For the fifth straight year in a row, China's summer grain output
looks set to fall, with farmers hit by a series of natural
disasters and shrinking growing area.
Predictions for this year's production of summer grain -- largely
wheat -- has been put at 95 million tons, down by 4 million tons on
last year, said Jiang Xiangmei, an official with the Ministry of
Agriculture.
Twenty percent of China's grain output consists of summer grain.
The rest comes from crops harvested in the autumn.
The latest survey in 26 wheat-producing provinces, municipalities
and autonomous regions has found that crop planting areas for
summer harvests are 25.8 million hectares, down by 6.3 percent from
2002, said Jiang.
But the country is expected to bring in more top-grade wheat, as
the acreage devoted to high-quality crop strains accounts for 34
percent of the total wheat-growing fields, up 7 percentage points
on a year-on-year basis, she said.
Jiang said the chronically low price of grain in the market has
prompted an increasing number of farmers to reserve more arable
land for more lucrative crops like rapeseed plants.
Dwindling grain growing areas, drought in north China and regions
along the Yellow and Huaihe rivers, coupled with persistent
overcast and rainy weather in the south of China this spring, have
also badly impacted summer grain production, said Jiang.
In
1999, China harvested 118.5 million tons of summer grain. Since
then both growing areas and harvests have been diminishing,
statistics from the National Bureau of Statistics indicate.

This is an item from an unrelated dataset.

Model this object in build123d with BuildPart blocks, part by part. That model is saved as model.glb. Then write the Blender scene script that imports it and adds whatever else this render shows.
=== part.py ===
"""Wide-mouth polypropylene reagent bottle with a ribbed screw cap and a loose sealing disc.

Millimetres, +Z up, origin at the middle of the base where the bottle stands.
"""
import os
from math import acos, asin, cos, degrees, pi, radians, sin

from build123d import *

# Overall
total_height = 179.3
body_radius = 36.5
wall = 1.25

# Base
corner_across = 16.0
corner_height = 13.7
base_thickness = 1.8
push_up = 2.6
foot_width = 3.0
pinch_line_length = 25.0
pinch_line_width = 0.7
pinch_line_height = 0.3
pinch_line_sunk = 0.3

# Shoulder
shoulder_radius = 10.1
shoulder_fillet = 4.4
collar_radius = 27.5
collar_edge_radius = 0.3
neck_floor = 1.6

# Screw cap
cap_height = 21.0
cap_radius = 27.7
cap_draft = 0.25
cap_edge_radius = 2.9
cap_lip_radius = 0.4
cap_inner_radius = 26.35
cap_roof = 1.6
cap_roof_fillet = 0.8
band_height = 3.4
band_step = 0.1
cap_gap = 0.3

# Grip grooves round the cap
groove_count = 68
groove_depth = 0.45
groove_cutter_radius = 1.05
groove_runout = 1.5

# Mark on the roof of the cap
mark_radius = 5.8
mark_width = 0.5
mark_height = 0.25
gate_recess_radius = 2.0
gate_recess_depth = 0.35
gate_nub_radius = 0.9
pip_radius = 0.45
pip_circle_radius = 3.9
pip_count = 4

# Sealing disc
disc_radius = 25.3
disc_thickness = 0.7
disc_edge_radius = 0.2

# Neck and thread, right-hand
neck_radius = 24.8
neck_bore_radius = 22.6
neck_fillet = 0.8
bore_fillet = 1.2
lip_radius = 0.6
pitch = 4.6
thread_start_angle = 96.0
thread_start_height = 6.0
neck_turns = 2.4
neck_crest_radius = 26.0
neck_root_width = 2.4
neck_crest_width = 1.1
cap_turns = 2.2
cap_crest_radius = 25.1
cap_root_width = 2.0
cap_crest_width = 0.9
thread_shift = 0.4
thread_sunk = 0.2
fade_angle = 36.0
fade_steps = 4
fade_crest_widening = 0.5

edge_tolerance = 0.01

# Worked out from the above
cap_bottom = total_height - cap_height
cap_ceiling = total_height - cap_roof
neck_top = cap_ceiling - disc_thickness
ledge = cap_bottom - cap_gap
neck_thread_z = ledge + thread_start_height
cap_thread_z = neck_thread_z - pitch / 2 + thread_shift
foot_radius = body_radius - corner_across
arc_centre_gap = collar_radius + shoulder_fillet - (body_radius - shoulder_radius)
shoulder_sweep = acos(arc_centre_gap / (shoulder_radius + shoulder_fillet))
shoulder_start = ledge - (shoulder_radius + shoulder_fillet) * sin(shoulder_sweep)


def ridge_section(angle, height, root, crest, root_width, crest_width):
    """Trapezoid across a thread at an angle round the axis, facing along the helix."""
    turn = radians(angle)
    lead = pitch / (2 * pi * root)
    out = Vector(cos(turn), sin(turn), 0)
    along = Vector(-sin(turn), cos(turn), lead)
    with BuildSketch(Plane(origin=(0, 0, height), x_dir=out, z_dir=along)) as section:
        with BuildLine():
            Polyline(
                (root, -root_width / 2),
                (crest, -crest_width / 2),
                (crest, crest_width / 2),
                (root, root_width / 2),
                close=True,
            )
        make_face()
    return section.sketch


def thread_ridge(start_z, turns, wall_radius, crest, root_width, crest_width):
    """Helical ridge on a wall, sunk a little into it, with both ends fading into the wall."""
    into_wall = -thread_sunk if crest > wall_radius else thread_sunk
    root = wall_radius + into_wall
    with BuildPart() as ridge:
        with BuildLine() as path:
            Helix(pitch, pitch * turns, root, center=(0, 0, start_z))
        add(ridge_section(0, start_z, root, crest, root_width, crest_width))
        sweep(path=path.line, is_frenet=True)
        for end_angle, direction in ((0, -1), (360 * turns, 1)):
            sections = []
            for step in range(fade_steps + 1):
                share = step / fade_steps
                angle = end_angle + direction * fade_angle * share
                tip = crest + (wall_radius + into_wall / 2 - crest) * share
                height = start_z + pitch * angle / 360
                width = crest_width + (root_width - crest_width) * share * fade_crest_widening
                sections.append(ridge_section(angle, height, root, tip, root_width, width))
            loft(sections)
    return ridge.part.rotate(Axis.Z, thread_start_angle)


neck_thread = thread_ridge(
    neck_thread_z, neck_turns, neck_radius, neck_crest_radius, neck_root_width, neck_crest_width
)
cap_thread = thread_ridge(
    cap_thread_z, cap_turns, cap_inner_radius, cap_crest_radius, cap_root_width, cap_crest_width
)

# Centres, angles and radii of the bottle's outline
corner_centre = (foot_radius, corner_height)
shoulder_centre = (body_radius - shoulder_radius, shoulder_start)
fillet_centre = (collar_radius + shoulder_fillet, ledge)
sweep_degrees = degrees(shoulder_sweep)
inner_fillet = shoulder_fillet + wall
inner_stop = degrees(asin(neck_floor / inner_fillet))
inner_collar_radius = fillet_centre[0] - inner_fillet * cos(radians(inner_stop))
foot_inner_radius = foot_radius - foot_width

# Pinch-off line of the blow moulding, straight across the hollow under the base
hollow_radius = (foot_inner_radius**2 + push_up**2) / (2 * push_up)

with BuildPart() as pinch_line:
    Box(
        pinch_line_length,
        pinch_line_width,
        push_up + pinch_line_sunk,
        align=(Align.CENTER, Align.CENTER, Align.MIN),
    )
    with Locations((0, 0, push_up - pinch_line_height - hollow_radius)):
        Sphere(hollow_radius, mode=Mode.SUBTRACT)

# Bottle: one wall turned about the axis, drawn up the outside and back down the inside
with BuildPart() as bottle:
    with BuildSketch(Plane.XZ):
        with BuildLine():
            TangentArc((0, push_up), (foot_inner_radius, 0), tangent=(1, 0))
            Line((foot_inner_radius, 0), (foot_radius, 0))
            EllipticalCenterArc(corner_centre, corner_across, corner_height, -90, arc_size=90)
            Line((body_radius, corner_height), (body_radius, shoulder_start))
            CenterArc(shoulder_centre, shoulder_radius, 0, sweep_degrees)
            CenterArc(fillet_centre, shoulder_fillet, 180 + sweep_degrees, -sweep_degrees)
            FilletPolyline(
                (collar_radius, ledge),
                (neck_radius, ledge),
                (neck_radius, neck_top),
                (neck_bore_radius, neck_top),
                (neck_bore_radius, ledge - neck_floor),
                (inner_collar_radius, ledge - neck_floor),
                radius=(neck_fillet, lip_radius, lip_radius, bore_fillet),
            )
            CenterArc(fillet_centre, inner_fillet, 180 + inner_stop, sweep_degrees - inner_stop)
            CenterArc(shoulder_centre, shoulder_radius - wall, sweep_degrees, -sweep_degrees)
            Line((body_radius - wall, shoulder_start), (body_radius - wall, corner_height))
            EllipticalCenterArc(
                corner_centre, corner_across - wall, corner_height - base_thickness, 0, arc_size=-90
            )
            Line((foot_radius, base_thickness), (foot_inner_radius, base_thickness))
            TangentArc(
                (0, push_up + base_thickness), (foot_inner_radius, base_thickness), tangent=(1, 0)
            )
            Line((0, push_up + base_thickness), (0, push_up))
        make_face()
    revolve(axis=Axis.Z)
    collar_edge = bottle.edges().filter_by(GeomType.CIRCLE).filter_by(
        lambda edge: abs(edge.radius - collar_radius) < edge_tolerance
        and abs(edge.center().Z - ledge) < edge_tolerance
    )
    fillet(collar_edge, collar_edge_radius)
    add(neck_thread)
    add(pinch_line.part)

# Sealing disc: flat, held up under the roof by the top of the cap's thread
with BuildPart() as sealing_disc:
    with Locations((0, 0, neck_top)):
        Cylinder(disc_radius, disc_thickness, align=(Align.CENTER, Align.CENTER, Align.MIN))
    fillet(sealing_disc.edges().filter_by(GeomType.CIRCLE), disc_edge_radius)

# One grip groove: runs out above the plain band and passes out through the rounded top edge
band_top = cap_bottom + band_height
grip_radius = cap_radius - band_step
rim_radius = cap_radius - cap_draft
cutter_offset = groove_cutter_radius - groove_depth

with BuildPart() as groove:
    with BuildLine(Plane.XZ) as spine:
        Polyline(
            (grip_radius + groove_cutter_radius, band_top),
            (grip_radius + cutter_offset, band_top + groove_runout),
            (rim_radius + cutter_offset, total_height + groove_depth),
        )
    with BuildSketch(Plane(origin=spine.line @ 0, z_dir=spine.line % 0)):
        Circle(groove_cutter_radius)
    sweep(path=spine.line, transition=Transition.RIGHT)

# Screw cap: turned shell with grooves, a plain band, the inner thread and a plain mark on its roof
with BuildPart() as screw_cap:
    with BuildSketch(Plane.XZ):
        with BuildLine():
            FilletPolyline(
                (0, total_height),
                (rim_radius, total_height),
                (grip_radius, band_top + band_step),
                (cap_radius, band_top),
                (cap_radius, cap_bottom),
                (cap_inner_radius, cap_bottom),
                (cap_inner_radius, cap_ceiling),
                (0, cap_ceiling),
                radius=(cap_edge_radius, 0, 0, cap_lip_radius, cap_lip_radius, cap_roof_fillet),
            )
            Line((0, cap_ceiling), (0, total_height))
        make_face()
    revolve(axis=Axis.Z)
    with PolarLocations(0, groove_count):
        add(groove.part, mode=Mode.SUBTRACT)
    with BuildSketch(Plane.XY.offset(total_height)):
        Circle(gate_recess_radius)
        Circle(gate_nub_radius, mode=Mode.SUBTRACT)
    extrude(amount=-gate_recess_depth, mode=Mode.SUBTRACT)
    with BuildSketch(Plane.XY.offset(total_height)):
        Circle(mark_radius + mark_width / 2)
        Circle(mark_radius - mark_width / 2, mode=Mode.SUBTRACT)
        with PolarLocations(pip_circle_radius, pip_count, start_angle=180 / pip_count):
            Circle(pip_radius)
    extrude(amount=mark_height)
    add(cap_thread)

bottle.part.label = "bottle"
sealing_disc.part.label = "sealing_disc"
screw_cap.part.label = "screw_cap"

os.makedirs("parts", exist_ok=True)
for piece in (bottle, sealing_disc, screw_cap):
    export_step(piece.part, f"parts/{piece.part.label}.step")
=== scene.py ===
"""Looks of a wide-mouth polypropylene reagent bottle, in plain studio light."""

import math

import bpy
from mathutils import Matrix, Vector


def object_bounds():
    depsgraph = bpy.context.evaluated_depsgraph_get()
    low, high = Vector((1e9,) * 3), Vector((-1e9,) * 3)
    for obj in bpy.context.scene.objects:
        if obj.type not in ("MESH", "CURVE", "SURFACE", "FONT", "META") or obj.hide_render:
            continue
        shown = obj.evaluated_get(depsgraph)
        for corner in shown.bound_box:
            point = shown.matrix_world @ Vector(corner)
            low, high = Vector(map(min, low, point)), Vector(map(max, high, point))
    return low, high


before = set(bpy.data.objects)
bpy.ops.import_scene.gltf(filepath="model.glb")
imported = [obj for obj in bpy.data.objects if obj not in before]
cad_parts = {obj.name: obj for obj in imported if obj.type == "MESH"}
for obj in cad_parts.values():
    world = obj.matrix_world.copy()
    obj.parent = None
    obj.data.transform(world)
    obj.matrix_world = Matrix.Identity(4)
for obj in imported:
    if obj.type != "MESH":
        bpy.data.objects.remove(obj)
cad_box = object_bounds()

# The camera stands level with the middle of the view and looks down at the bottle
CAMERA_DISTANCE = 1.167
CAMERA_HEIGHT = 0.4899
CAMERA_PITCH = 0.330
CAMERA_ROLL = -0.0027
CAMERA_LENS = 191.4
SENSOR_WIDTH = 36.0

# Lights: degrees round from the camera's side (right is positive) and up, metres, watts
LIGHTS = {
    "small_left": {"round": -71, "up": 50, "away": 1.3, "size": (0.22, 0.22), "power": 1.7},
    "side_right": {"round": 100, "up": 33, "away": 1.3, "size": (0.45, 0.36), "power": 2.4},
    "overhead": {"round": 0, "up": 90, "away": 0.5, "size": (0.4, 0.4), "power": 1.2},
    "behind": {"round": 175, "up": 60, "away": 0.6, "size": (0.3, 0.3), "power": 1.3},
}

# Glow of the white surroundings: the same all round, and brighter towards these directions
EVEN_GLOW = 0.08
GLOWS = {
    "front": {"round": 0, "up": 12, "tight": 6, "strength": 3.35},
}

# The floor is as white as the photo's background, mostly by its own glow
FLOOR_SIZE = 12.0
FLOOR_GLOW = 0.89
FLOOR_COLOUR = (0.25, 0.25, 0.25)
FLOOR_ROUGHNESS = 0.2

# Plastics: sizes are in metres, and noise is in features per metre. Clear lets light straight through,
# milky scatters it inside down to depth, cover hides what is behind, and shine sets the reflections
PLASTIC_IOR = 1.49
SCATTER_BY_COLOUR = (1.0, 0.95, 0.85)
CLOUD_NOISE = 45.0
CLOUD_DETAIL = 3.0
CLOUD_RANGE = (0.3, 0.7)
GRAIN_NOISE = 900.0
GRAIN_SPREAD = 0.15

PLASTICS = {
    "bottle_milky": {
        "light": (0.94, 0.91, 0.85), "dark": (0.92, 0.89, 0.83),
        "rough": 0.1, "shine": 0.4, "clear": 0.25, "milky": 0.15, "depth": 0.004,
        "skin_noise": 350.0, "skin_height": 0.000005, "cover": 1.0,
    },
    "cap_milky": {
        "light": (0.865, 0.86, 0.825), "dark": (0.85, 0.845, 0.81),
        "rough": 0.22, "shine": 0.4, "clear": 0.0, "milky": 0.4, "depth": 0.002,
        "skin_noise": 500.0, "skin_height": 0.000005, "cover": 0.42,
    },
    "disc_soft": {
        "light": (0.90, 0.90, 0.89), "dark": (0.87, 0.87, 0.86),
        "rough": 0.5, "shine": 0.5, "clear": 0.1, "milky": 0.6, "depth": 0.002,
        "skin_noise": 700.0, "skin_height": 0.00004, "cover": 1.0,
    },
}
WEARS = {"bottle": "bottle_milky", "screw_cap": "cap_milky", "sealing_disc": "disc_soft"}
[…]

Asked if the harvest of summer crops will be influenced by the
outbreak of SARS, Jiang said rural authorities have been organizing
teams of tractors and harvesters to help bring in the crops. These
moves mean that seasonal migrant workers, currently in various
cities across the country, can remain where they are, rather than
risk spreading SARS by returning to their home villages.
Han Jun, a senior expert with the State Council Development
Research Center -- a leading government think-tank, said he
believed the fall in harvests will not affect the domestic market
situation, where grain supply outstrips demand, largely because of
huge stockpiles.
Neither will it lead to an increase in grain imports this year, as
the grain price on the world market is still high, and supply of
domestic high-quality grain varieties is relatively abundant.